Tuesday, June 17, 2014
More about LJS
It seems to me that two of the heroes of Little Jimmy Scott's comeback have been given scant attention in the enormous coverage in the aftermath of his death. One was Ruth Brown who helped get him booked into the Hollywood Cinegrill in 11/91, a performance to which nearly tout music Hollywood turned out during his several days run there, including Ms. Brown, Phil Spector (surrounded by a veritable Wall of bodyguards), Nancy Wilson (who sang with Jimmy opening night), and Bonnie Raitt. Everywhere you looked there was someone famous.
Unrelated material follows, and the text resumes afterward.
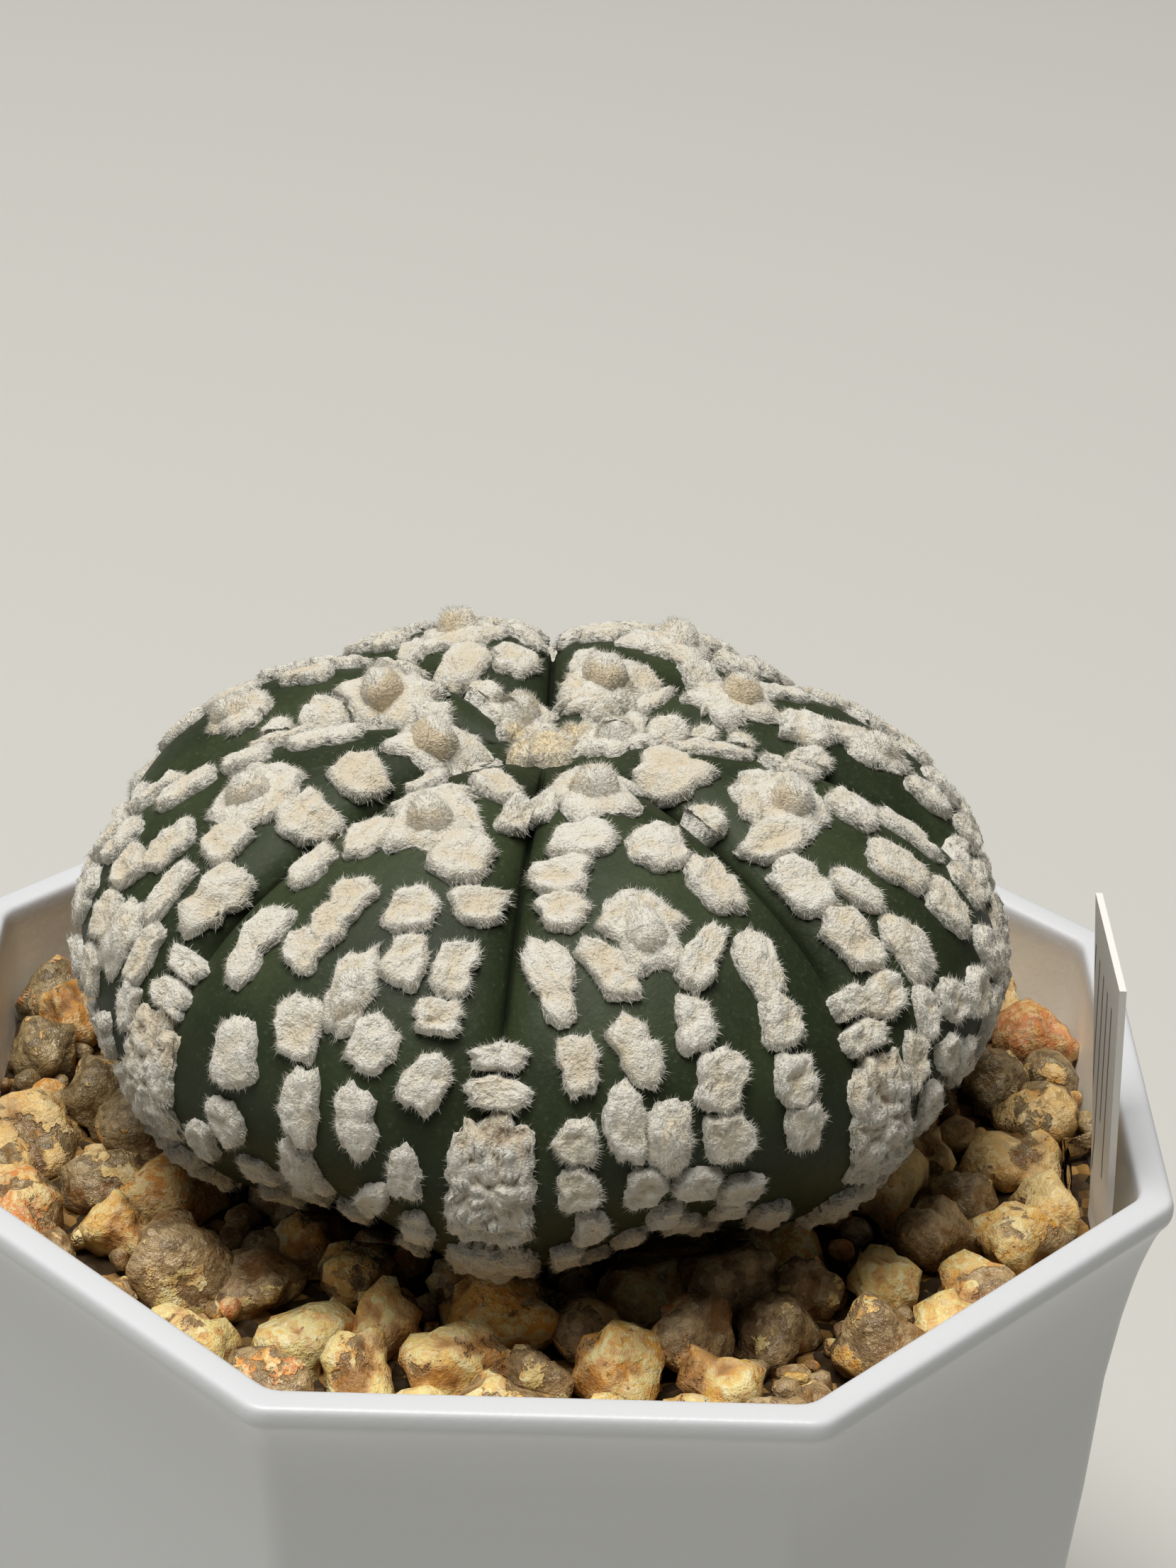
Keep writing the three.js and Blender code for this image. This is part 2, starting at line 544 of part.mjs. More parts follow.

It was a career-changing event of the first magnitude. The other major figure of assistance was journalist Jimmy McDonough who penned a gigantic article about Jimmy Scott published in the Village Voice in late 1988 when the common wisdom was that Scott was long-deceased. Both Betty Carter and Gerald Wilson laid that postmortem on me when I went looking for him a few years earlier. How McDonough managed such a high profile placement for the (then) recherche article I can no longer recall. Maybe just because it was so damned well-wrought. I got dozens of copies of the piece and sent it everywhere. Didn't want to take a chance on anyone who was anyone missing out on it. Yesssss, Jimmy's latterly much discussed appearance at the 3/91 funeral of songwriter Doc Pomus was not without its impact. But those double dominoes of Brown and McDonough also played an enormous part. I was with Jimmy opening night at the Cinegrill and YOU or no one else has EVER seen anyone as spiffed out as he was that evening. Talk about your tux w/o a wrinkle and blindingly shiny patent leather shoes!! ("Hey," he told me as we moved down the hallway arm-in-arm to the showroom on opening night, "that's how we were brought up in show business.") With Jimmy shouting out as we strode along, 'IT'S SHOW TIME!" Betcha Bonnie Raitt still remembers that, too.